Quote all of the data below exactly, please.

►

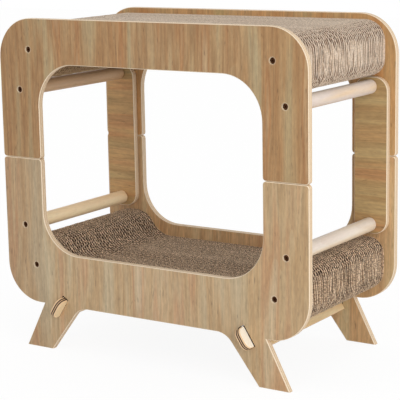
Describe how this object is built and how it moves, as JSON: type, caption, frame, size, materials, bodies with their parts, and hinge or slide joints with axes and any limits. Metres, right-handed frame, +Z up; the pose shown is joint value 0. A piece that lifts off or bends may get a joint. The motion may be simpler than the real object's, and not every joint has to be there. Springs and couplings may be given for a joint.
{
  "type": "cat scratcher house",
  "caption": "Open cat house: plywood frames on splayed legs, joined by dowel rails, with dished corrugated-cardboard scratch pads as bed and roof.",
  "frame": {"origin": "on the floor, under the middle of the house", "axes": "+Z up, the front faces -Y, +X to the right of someone looking at the front"},
  "size_m": [0.5, 0.287, 0.475],
  "materials": {
    "plywood": "clear satin lacquer on oak-like veneer, pale raw ply edges",
    "dowel_wood": "smooth sanded beech",
    "stretcher_wood": "pale sanded plywood",
    "cardboard": "open flutes of glued corrugated strips",
    "screw_steel": "black oxide"
  },
  "bodies": {
    "root": {"front_upper_frame": "plywood", "front_lower_frame": "plywood", "front_left_splice_plate": "plywood", "front_right_splice_plate": "plywood", "back_upper_frame": "plywood", "back_lower_frame": "plywood", "back_left_splice_plate": "plywood", "back_right_splice_plate": "plywood", "upper_left_rail": "dowel_wood", "upper_left_pad_rod": "dowel_wood", "upper_right_rail": "dowel_wood", "upper_right_pad_rod": "dowel_wood", "upper_scratch_pad": "cardboard", "lower_left_rail": "dowel_wood", "lower_left_pad_rod": "dowel_wood", "lower_right_rail": "dowel_wood", "lower_right_pad_rod": "dowel_wood", "lower_scratch_pad": "cardboard", "left_stretcher": "stretcher_wood", "right_stretcher": "stretcher_wood", "front_upper_left_rail_screw": "screw_steel", "front_upper_left_pad_rod_screw": "screw_steel", "front_upper_right_rail_screw": "screw_steel", "front_upper_right_pad_rod_screw": "screw_steel", "front_lower_left_rail_screw": "screw_steel", "front_lower_left_pad_rod_screw": "screw_steel", "front_lower_right_rail_screw": "screw_steel", "front_lower_right_pad_rod_screw": "screw_steel", "back_upper_left_rail_screw": "screw_steel", "back_upper_left_pad_rod_screw": "screw_steel", "back_upper_right_rail_screw": "screw_steel", "back_upper_right_pad_rod_screw": "screw_steel", "back_lower_left_rail_screw": "screw_steel", "back_lower_left_pad_rod_screw": "screw_steel", "back_lower_right_rail_screw": "screw_steel", "back_lower_right_pad_rod_screw": "screw_steel"}
  },
  "joints": []
}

◄

**ANSWER FOR THE TASK:**
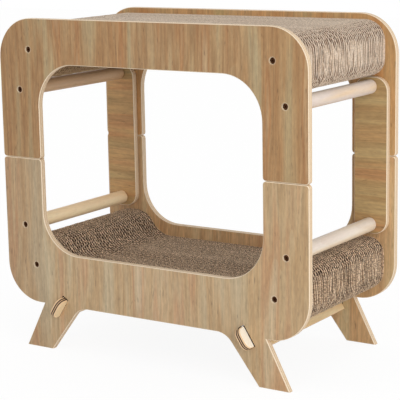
Describe how this object is built and how it moves, as JSON: type, caption, frame, size, materials, bodies with their parts, and hinge or slide joints with axes and any limits. Metres, right-handed frame, +Z up; the pose shown is joint value 0. A piece that lifts off or bends may get a joint. The motion may be simpler than the real object's, and not every joint has to be there. Springs and couplings may be given for a joint.
{
  "type": "cat scratcher house",
  "caption": "Open cat house: plywood frames on splayed legs, joined by dowel rails, with dished corrugated-cardboard scratch pads as bed and roof.",
  "frame": {"origin": "on the floor, under the middle of the house", "axes": "+Z up, the front faces -Y, +X to the right of someone looking at the front"},
  "size_m": [0.5, 0.287, 0.475],
  "materials": {
    "plywood": "clear satin lacquer on oak-like veneer, pale raw ply edges",
    "dowel_wood": "smooth sanded beech",
    "stretcher_wood": "pale sanded plywood",
    "cardboard": "open flutes of glued corrugated strips",
    "screw_steel": "black oxide"
  },
  "bodies": {
    "root": {"front_upper_frame": "plywood", "front_lower_frame": "plywood", "front_left_splice_plate": "plywood", "front_right_splice_plate": "plywood", "back_upper_frame": "plywood", "back_lower_frame": "plywood", "back_left_splice_plate": "plywood", "back_right_splice_plate": "plywood", "upper_left_rail": "dowel_wood", "upper_left_pad_rod": "dowel_wood", "upper_right_rail": "dowel_wood", "upper_right_pad_rod": "dowel_wood", "upper_scratch_pad": "cardboard", "lower_left_rail": "dowel_wood", "lower_left_pad_rod": "dowel_wood", "lower_right_rail": "dowel_wood", "lower_right_pad_rod": "dowel_wood", "lower_scratch_pad": "cardboard", "left_stretcher": "stretcher_wood", "right_stretcher": "stretcher_wood", "front_upper_left_rail_screw": "screw_steel", "front_upper_left_pad_rod_screw": "screw_steel", "front_upper_right_rail_screw": "screw_steel", "front_upper_right_pad_rod_screw": "screw_steel", "front_lower_left_rail_screw": "screw_steel", "front_lower_left_pad_rod_screw": "screw_steel", "front_lower_right_rail_screw": "screw_steel", "front_lower_right_pad_rod_screw": "screw_steel", "back_upper_left_rail_screw": "screw_steel", "back_upper_left_pad_rod_screw": "screw_steel", "back_upper_right_rail_screw": "screw_steel", "back_upper_right_pad_rod_screw": "screw_steel", "back_lower_left_rail_screw": "screw_steel", "back_lower_left_pad_rod_screw": "screw_steel", "back_lower_right_rail_screw": "screw_steel", "back_lower_right_pad_rod_screw": "screw_steel"}
  },
  "joints": []
}